In PYMNTS’ latest Voice of the Digital-First CFO report, Man explored how he aims to strike a collaborative balance to ensure that FinTech helps, not hinders, productivity – and pointed to payroll, of all functions, to demonstrate the challenge.
A Help Or A Hindrance
There’s no doubt that digital messaging and video conferencing tools are a must-have for any organization with a disparate workforce – which, today, includes a vast majority of employers. But, as Man noted, the technology that supports this connectivity can also create new challenges in productivity.
“It seems like for most of our team, including our finance team, we were having more meetings than ever when we got into the pandemic,” he said. “That has impacted part of our back-office operations from a finance point of view. We’re having more meetings, and it seems like we have less time to do our daily jobs.”
It’s a scenario that lifts the curtain on the complexities of back-office cooperation, and the challenges that CFOs and other enterprise leaders face to ensure that facetime is productive rather than disruptive.
The Complexities Of Payroll
Understanding how to find the balance between one’s own coworkers is certainly important. But as Man moves forward with his own digitization agenda, collaboration also became a focal point in the process of FinTech adoption.
While automation tools can bring about significant efficiencies in a variety of workflows like accounts payable (AP) and accounts receivable (AR), the pandemic’s impact on employment and talent management created new challenges in the payroll department that similarly exposed the issue of collaboration.
At the peak of the pandemic, amid mass furloughs and the need for payroll service providers to participate in federal relief efforts, those third-party FinTechs faced massive surges in activity.

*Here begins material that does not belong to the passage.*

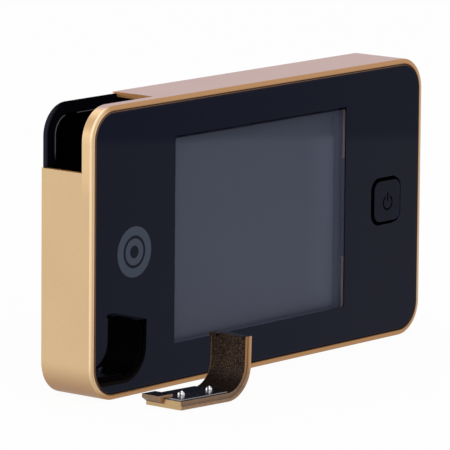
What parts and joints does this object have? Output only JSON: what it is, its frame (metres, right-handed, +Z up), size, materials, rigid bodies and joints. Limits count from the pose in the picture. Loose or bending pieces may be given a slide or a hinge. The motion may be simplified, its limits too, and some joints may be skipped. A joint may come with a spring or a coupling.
{
  "type": "door viewer monitor",
  "caption": "Indoor monitor of a digital door viewer, with its battery corner cap taken off.",
  "frame": {"origin": "middle of the monitor's underside, on the surface that it stands on", "axes": "+X to the right as seen from the front, +Y to the back, towards the door, +Z up"},
  "size_m": [0.124, 0.0369, 0.069],
  "materials": {
    "casing_gold": "fine sparkling satin, champagne gold",
    "front_glass": "clear, high gloss",
    "black_print": "even black print behind the glass",
    "tape_black": "matte",
    "screen_glass": "dark grey, anti-glare",
    "tray_white": "satin",
    "foam_black": "matte foam",
    "tape_grey": "matte",
    "chassis_black": "fine grain",
    "board_green": "satin solder mask",
    "chip_black": "matte",
    "coil_grey": "sintered",
    "socket_ivory": "satin",
    "ribbon_amber": "satin film",
    "switch_steel": "satin",
    "plunger_black": "satin",
    "key_black": "gloss",
    "cover_black": "gloss chamber, finely grained back",
    "contact_nickel": "bright nickel",
    "screw_black": "black oxide",
    "screw_steel": "zinc",
    "bridge_steel": "polished",
    "rivet_chrome": "polished"
  },
  "bodies": {
    "monitor": {"front_frame": "casing_gold", "front_glass": "front_glass", "window_mask": "black_print", "glass_tape": "tape_black", "lcd_panel": "screen_glass", "backlight_tray": "tray_white", "lcd_gasket": "foam_black", "gasket_tabs": "tape_grey", "inner_chassis": "chassis_black", "main_board": "board_green", "processor_chip": "chip_black", "board_chips": "chip_black", "power_coils": "coil_grey", "display_socket": "socket_ivory", "lcd_ribbon": "ribbon_amber", "camera_socket": "socket_ivory", "tact_switch": "switch_steel", "back_cover": "cover_black", "contact_spring": "contact_nickel", "contact_leaf": "contact_nickel", "housing_screws": "screw_black", "chassis_screws": "screw_steel", "board_screws": "screw_steel"},
    "power_key": {"power_button": "key_black", "switch_plunger": "plunger_black"},
    "corner_cover": {"corner_cap": "casing_gold", "bridge_plate": "bridge_steel", "contact_rivets": "rivet_chrome"}
  },
  "joints": [
    {"name": "key_press", "type": "slide", "parent": "monitor", "child": "power_key", "axis": [0, 1, 0], "range_m": [0, 0.0003], "stiffness_N_per_m": 800},
    {"name": "cover_lift", "type": "slide", "parent": "monitor", "child": "corner_cover", "axis": [0, 0, 1], "range_m": [0, 0.075]}
  ]
}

As a result, Man said that it became difficult to collaborate with his firm’s payroll service provider, as it was a struggle to connect with help on the phone when an issue arose.
“Again, there’s an indirect impact from the pandemic where we realized that the response time from our payroll service provider seemed a bit longer,” he noted.

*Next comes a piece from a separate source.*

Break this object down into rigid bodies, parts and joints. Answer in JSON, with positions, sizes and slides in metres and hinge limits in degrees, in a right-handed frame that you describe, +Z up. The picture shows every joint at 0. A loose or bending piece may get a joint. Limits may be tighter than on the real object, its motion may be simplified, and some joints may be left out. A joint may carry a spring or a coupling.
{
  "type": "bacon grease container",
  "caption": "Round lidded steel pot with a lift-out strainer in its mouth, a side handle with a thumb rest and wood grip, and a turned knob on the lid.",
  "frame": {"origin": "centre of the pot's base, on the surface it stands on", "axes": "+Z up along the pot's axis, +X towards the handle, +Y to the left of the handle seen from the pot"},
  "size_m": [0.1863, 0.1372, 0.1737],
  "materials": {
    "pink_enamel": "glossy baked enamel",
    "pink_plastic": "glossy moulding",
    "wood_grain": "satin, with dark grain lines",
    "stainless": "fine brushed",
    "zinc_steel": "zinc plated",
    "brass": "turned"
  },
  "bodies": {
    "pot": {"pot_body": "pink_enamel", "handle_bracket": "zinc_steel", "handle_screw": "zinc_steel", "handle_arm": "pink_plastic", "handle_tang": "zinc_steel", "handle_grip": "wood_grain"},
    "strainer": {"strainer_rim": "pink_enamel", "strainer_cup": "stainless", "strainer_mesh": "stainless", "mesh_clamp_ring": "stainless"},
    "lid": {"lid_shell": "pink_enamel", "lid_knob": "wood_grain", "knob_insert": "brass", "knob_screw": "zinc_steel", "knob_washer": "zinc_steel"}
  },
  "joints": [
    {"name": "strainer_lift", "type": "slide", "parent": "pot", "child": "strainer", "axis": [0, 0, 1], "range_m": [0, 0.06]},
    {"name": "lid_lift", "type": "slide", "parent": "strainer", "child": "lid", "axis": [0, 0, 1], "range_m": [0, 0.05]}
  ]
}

At first glance, this may appear to be an issue of a lack of collaborative capability between a business and its third-party FinTech partner. But Man instead said the situation presented an opportunity to embrace further digitization through the introduction of employee self-service tools – a function that negates the need to get the payroll provider on the phone whenever a worker requests information or seeks help.
Man’s experience with payroll challenges raises yet another discussion about the power of collaboration. While payroll might be traditionally considered a function of human resources (HR), it is intrinsically linked to finance and, as digitization progresses, IT. As such, it is a prime example of how the CFO’s role has expanded beyond the finance department alone.
According to Man, collaboration across departments with other C-suite members of his team can be an incredibly valuable tool to address common challenges. “Learning from other members of the C-suite, or other CFOs, would be a great opportunity to streamline a lot of finance processes,” he said.
With FinTech finding more ways to offer the remedy to many of those organizational challenges, CFOs like Man are also tasked with driving digitization by choosing solutions that can support this delicate balance of collaboration. Indeed, Man said, it is important for FinTech tools to support collaboration (both between team members and between FinTechs and clients), while also enabling automation and self-service capabilities to avoid the over-reliance on collaboration that can hinder productivity.
And security remains vital when choosing FinTech partners. That’s particularly true for the finance team, which must exchange high volumes of sensitive information and ensure compliance.
As organizations find their stride more than a year after the pandemic hit North America, understanding how collaboration can both help and disrupt a business is an important lesson to learn — and one that can help CFOs shape their digitization roadmaps.
“As a CFO, there is a lot of opportunity because of the acceleration of collaboration technology,” Man explained. “As a CFO, we need to leverage the acceleration of that technology to get everybody collaborating on creative ideas, to improve processes and the way we do business. However, on the flip side, we also have to make sure we don’t collaborate too much, so we have time to do our daily work.”